Gitarist Jeff Parker is al zo’n veertig jaar actief binnen de experimentele jazz scene en dan met name die van Chicago. Sinds 1995 is hij lid van de prestigieuze Chicago’s Association for the Advancement of Creative Musicians (AACM) en hij werkte in de afgelopen decennia samen met zo wat iedereen die er in het wereldje toe doet. Onder andere met de eveneens uit Chicago afkomstige bassist Joshua Abrams, met wie hij te horen is in diens Cloud Script waarvan eind 2020 het naamloze debuut verscheen bij Rogue Art. Eind vorig jaar realiseerde Parker hier ook ‘Some Jellyfish Live Forever’, dat hij opnam met kornettist Rob Mazurek.
‘In Piece of Memory’, het openingsstuk van ‘Cloud Script’, wordt allereerst gekenmerkt door het stuwende slagwerk van Gerald Cleaver, met Abrams opvallend bescheiden op de achtergrond. Verder valt het melodieuze spel op tussen Parker en tenorsaxofonist Ari Brown. Het ritmische ‘Harbor’ maakt duidelijk dat Parker zich van een breed scala aan technieken bedient, hier leidend in het ritme. Prachtig klinkt hier ook de bijdrage van Brown die zorgdraagt voor de melodie. In ‘Echo Tracer’ klinkt de abstractie. Felle slagen van Cleaver, mooie simultaan lopende lijnen van Brown en Parker. En natuurlijk mag hier die prachtige solo van Parker even verderop niet onvermeld blijven. In de ballade ‘Duke Hill’ zijn vooral de schermutselingen van Parker en Abrams halverwege interessant, al is de fragiel geblazen melodie van Brown evenzo de moeite waard. In ‘Collapsing Novelty’ trekken Abrams en Cleaver de teugels strak aan, een strak ritmisch tapijt leggend voor Brown en Parker, maar de hoogtepunten zijn hier zijn toch die solo van Abrams, woest met zijn strijkstok in de weer, die van Cleaver en tot slot die van Parker, hier de grenzen van de jazz opzoekend. Het album besluit met de tweede ballade: ‘Coniunctio’, met andermaal een prachtige bijdrage van Abrams.

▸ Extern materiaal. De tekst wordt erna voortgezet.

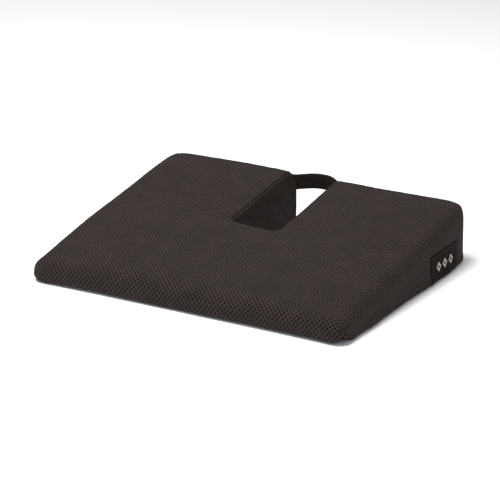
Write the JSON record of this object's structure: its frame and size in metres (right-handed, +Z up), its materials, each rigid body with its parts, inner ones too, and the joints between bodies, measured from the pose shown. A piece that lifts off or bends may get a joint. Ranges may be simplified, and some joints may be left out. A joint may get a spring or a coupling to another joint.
{
  "type": "coccyx wedge seat cushion",
  "caption": "Black wedge seat cushion, thick at the rear, with a tailbone cut-out, zipped mesh cover over a foam core and a webbing carry handle.",
  "frame": {"origin": "on the surface the cushion lies on, in the middle of the bounding box seen from above, handle included", "axes": "+X towards the sitter's right, the side with the label; +Y towards the thick rear edge with the cut-out; +Z up"},
  "size_m": [0.458, 0.377, 0.083],
  "materials": {
    "spacer_mesh": "black polyester spacer mesh with open honeycomb face, matte",
    "side_mesh": "black polyester spacer mesh, matte",
    "boxing_mesh": "black polyester spacer mesh, matte",
    "grip_fabric": "black woven underside with small rubber grip dots",
    "firm_foam": null,
    "memory_foam": null,
    "zip_tape": "black woven polyester tape",
    "zip_nylon": "black nylon coil",
    "zip_metal": "black painted zinc die casting",
    "webbing": "black polypropylene webbing",
    "thread": "black polyester sewing thread",
    "label_satin": "black woven satin label, blank"
  },
  "bodies": {
    "cushion": {"cover_top_panel": "spacer_mesh", "cover_side_band_left": "side_mesh", "cover_side_band_right": "side_mesh", "cover_cutout_boxing": "boxing_mesh", "cover_bottom_panel": "grip_fabric", "foam_base": "firm_foam", "foam_topper": "memory_foam", "side_label": "label_satin", "zip_tape_front": "zip_tape", "zip_tape_rear": "zip_tape", "zip_coil_front": "zip_nylon", "zip_coil_rear": "zip_nylon", "zip_stop_closed_end": "zip_metal", "zip_stop_open_end": "zip_metal", "handle_end_left": "webbing", "handle_end_right": "webbing", "handle_stitching_left": "thread", "handle_stitching_right": "thread"},
    "handle": {"handle_strap": "webbing"},
    "zip_slider": {"zip_slider": "zip_metal"},
    "zip_pull": {"zip_pull_tab": "zip_metal"}
  },
  "joints": [
    {"name": "handle_swing", "type": "hinge", "parent": "cushion", "child": "handle", "pos_m": [0, 0.16765, 0.067], "axis": [1, 0, 0], "range_deg": [-70, 80]},
    {"name": "zip_slide", "type": "slide", "parent": "cushion", "child": "zip_slider", "axis": [1, 0, 0], "range_m": [0, 0.378]},
    {"name": "zip_pull_turn", "type": "hinge", "parent": "zip_slider", "child": "zip_pull", "pos_m": [-0.1923, -0.17858, 0.00254], "axis": [0, 0.952, -0.306], "range_deg": [0, 180]}
  ]
}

De combinatie van gitaar en cornet is, aangevuld met door beiden gehanteerde elektronica, niet bepaald een alledaagse. Dit is dan ook een totaal ander album dan ‘Cloud Script’. Ingetogen, maar tegelijkertijd indringende klankwolken in ‘Proton Stolons’. De cornet van Mazurek priemt er bescheiden doorheen. Een soortgelijke constructie vinden we in ‘T. Dohmii’, alleen is het spoor dat Parker hier trekt gruizig en enigszins duister, prachtig contrasterend met het ijle geluid van Mazurek’s cornet. Maar het kan nog spannender, zo blijkt uit ‘Beauty Hydroid’, een duister ritme, rockachtig gitaargeluid en een krachtig geblazen melodie. Ook in het relatief lange slot van het album, ‘Hydra and the Little Clones’ vallen die klanknevels op, langerekte, enigszins duistere wolken. En ook hier is het Mazurek die met zijn bijzonder ijle toon er de nodige variatie in aanbrengt. Eigenlijk is alleen n’Water Flower Medusa’ een wat traditioneler stuk, met mooi ritmisch spel van Parker, doorkruist door Mazurek, die hier spannende accenten plaatst.